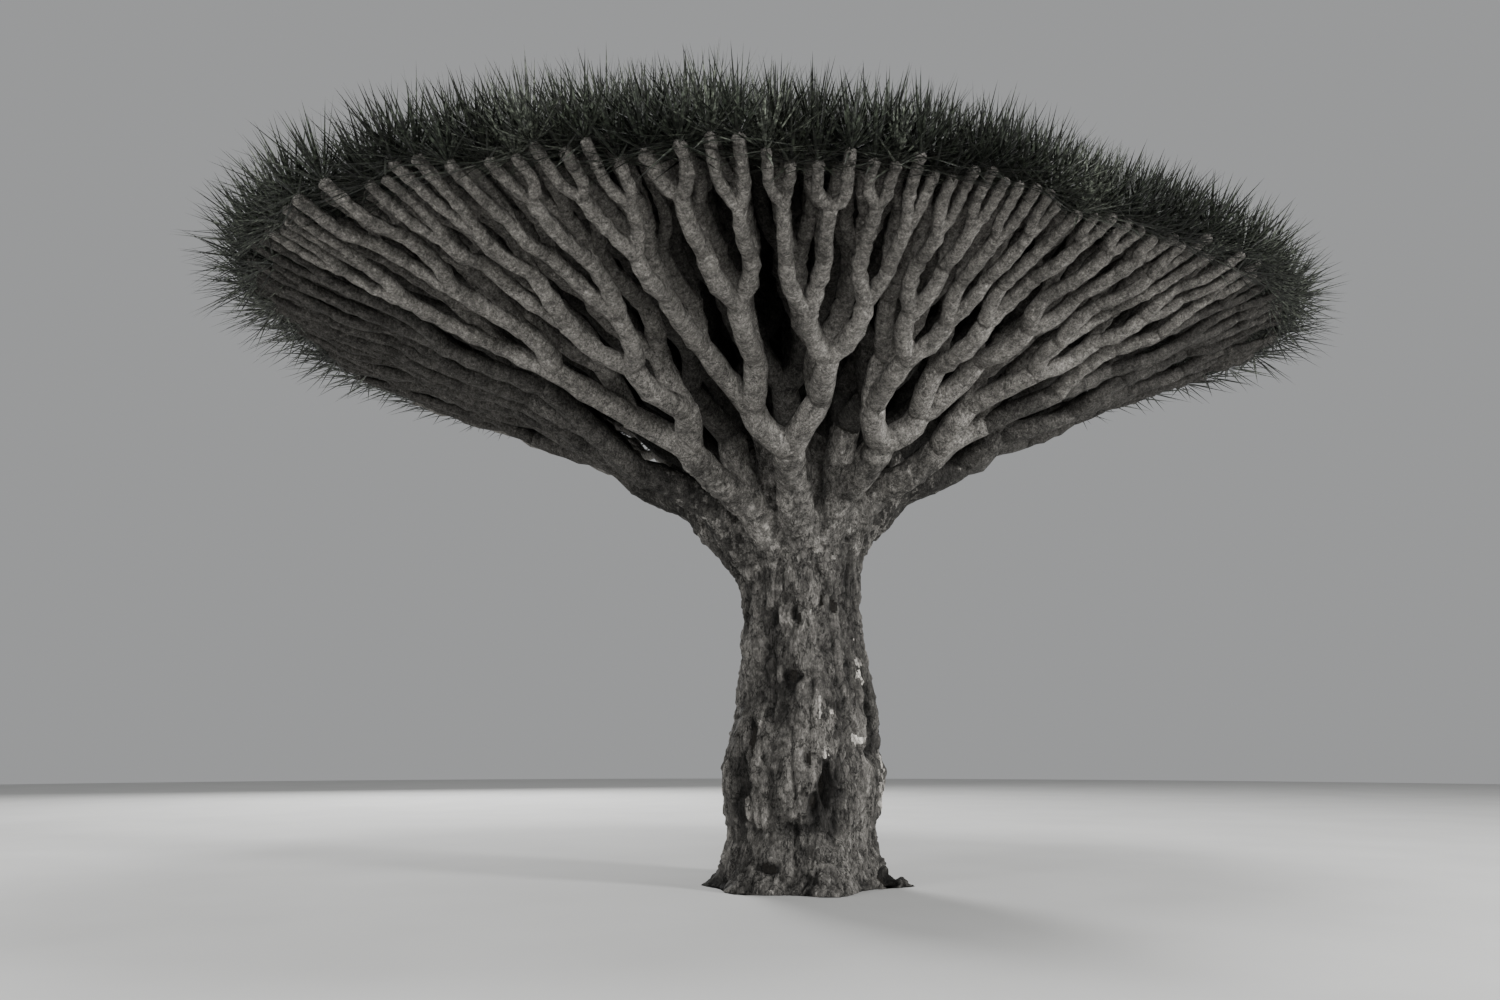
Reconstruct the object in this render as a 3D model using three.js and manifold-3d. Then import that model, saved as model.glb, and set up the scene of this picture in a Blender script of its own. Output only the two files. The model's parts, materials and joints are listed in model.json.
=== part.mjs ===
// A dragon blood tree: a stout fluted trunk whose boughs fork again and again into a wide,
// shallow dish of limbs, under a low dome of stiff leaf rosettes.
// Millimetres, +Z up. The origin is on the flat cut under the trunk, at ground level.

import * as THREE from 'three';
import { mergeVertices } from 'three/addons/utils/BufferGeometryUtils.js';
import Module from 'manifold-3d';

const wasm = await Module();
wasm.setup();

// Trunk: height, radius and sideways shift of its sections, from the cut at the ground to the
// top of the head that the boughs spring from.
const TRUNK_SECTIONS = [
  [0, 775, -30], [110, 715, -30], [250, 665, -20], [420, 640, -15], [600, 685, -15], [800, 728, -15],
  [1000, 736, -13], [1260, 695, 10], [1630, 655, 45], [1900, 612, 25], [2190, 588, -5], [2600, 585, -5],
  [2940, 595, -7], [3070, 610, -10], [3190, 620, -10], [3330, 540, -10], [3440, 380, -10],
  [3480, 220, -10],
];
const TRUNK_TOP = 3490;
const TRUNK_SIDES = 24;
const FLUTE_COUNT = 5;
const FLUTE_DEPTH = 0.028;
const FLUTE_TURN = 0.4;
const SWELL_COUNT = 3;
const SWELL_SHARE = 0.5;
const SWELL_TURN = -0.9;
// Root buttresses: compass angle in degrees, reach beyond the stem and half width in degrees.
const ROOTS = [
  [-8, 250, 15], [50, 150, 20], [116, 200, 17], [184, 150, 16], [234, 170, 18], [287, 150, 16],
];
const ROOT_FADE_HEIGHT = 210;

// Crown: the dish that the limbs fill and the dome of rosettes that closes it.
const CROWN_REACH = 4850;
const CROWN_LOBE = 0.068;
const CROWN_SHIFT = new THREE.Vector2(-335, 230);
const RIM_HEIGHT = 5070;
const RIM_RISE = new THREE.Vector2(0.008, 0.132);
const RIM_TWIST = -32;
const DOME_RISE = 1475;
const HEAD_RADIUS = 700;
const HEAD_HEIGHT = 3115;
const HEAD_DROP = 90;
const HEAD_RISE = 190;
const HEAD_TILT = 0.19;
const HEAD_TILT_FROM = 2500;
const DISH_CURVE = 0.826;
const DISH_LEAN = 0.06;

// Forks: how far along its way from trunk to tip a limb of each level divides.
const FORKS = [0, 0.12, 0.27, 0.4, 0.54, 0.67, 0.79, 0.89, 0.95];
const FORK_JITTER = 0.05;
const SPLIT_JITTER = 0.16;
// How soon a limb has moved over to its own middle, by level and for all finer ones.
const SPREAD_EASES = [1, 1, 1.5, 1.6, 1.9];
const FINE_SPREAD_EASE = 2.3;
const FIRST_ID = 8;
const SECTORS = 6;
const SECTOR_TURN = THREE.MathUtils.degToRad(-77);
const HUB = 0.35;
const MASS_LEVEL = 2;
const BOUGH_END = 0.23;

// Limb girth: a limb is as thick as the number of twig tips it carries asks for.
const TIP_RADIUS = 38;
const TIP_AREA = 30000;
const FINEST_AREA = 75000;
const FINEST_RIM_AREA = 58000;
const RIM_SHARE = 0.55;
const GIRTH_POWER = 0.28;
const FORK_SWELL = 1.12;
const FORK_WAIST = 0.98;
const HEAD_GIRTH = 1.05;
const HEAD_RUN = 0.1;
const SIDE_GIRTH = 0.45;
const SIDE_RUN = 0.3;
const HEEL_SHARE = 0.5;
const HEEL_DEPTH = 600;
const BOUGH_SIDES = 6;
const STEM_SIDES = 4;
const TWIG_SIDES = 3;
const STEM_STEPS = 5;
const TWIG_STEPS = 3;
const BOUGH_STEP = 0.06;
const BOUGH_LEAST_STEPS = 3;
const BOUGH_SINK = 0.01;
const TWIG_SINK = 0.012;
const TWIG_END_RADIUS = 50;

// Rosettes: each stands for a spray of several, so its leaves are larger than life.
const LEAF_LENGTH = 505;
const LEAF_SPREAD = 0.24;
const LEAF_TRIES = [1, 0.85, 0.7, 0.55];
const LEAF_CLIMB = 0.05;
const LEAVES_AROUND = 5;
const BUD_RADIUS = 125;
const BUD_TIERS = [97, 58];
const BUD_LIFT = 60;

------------

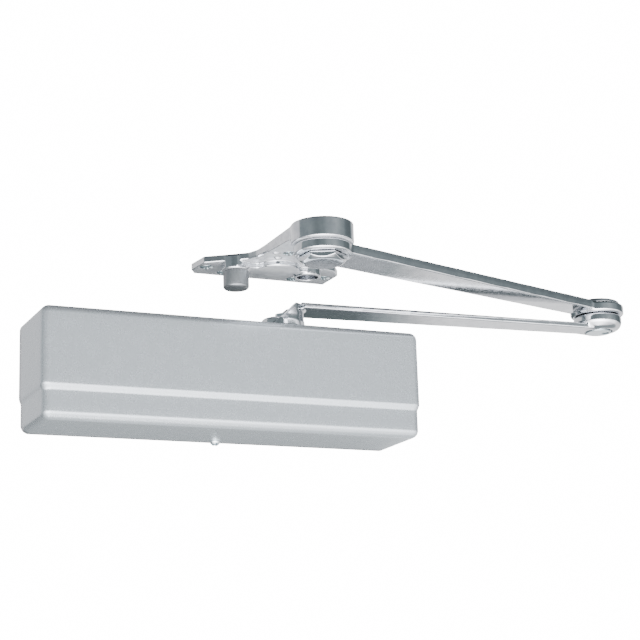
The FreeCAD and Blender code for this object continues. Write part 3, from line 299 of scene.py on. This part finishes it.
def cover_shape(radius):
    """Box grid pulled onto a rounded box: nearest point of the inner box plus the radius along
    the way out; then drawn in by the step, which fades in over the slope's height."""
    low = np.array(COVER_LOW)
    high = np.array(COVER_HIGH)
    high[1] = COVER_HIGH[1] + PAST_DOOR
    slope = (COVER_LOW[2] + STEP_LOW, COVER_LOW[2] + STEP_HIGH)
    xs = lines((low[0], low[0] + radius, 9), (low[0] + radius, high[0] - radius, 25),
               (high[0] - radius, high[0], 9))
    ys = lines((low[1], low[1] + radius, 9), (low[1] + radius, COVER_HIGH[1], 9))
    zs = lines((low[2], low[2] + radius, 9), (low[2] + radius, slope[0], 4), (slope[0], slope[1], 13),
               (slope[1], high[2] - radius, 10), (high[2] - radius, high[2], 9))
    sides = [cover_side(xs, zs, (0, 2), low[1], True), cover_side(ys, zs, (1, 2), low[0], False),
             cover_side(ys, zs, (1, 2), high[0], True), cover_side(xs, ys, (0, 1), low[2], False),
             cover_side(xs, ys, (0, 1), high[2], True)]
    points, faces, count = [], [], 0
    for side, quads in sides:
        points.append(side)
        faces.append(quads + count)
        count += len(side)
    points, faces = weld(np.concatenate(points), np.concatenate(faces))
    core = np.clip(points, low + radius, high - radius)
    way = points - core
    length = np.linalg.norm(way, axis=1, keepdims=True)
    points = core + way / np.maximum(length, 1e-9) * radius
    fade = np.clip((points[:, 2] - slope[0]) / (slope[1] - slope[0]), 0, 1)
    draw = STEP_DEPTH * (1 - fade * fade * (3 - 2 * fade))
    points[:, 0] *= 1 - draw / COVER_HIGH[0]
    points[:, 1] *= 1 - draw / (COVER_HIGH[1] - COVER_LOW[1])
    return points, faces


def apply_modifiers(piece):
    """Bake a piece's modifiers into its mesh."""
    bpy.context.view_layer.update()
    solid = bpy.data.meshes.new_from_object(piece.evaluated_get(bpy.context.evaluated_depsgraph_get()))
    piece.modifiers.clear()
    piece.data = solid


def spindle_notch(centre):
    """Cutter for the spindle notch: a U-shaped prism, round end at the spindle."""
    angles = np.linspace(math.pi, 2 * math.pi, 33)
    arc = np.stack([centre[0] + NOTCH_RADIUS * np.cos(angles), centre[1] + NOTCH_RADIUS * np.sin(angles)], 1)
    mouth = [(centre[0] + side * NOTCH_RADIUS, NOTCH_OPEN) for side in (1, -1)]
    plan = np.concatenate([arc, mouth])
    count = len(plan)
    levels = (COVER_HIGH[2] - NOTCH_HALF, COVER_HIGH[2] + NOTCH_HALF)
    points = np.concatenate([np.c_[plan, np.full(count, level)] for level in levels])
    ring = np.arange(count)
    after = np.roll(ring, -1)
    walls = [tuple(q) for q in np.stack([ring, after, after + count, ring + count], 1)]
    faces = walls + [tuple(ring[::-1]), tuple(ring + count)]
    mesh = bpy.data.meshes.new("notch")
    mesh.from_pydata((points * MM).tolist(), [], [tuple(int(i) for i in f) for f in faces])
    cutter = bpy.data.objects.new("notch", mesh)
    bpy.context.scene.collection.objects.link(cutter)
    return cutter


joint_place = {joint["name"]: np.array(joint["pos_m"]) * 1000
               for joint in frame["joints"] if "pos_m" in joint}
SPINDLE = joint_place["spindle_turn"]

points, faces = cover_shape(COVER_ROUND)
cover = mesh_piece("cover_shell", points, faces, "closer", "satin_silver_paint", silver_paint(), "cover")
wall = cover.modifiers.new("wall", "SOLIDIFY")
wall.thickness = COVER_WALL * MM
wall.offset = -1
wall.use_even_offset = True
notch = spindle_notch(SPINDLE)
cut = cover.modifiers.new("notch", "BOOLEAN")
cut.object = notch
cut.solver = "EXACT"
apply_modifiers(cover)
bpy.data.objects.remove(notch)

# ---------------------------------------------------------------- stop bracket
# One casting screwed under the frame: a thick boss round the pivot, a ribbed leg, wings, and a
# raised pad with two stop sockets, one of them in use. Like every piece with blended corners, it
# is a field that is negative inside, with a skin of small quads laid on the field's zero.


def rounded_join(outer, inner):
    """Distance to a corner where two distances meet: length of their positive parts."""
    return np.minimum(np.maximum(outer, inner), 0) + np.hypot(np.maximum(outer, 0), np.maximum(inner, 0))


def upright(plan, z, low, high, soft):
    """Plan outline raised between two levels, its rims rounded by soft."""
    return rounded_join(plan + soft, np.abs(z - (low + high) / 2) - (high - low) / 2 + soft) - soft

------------

Aim | Extract only the lines from the line with "Reconstruct the object" through the line with "wasm.setup();", keeping both end lines exactly as they are.

Task answer |
Reconstruct the object in this render as a 3D model using three.js and manifold-3d. Then import that model, saved as model.glb, and set up the scene of this picture in a Blender script of its own. Output only the two files. The model's parts, materials and joints are listed in model.json.
=== part.mjs ===
// A dragon blood tree: a stout fluted trunk whose boughs fork again and again into a wide,
// shallow dish of limbs, under a low dome of stiff leaf rosettes.
// Millimetres, +Z up. The origin is on the flat cut under the trunk, at ground level.

import * as THREE from 'three';
import { mergeVertices } from 'three/addons/utils/BufferGeometryUtils.js';
import Module from 'manifold-3d';

const wasm = await Module();
wasm.setup();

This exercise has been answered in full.